Security features of containerization schemes are consistent with modern operating system designs and modern security best practices. Being able to impose OS level controls and policies provides better ability to limit by design the potential impact of security breaches on a system. The mechanisms to validate and authenticate the application components that run at the edge are also consistent with the approach required by modern security posture.
Orchestration schemes have clear value in the IIoT. It is absolutely necessary to leverage a scheme for managing a fleet of IIoT edge nodes in a controlled and centralized manner to manage, version, maintain, and push containerized application components to the edge.
Unlike in a traditional IT environment, one challenge here is to group and coordinate the containers targeted to specific edge devices. Container workloads must be mapped to concrete, physical deployments of edge devices, since those devices are directly tied to field assets. The orchestration system cannot select any hardware to run a container, but needs to be flexible enough to target specific edge nodes with ease.

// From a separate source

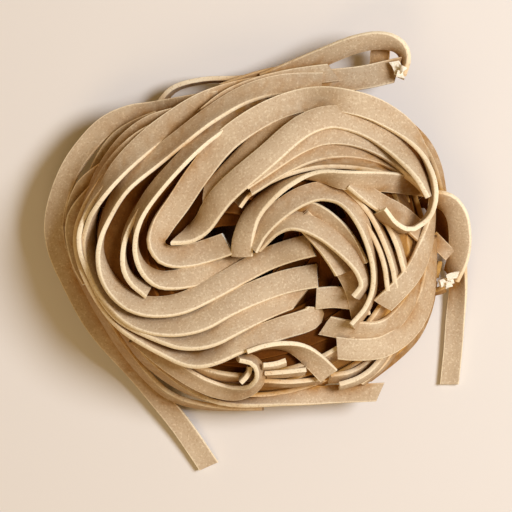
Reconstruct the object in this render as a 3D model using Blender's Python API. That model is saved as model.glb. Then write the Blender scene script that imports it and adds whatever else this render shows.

Orchestration schemes may not also be entirely sufficient to manage an IIoT system, as there are additional considerations of the host system that need to be managed and/or provisioned (network interfaces, VPNs, security credentials, cellular modems, etc). These resources are usually managed directly by the host operating system and simply made available for use by the container. Traditional approaches to IIoT platforms encapsulate this function under device management, where the management of containers/applications hosted in the device may be a subset of a unified device management.
Selection of an open-source or closed-source container engine also needs consideration, as there might be dependencies on third parties to maintain it. Ongoing support for third-party technologies, customizing applications within a container, evolving capabilities, and integrating with different protocol stacks and clouds are some of the other factors to consider.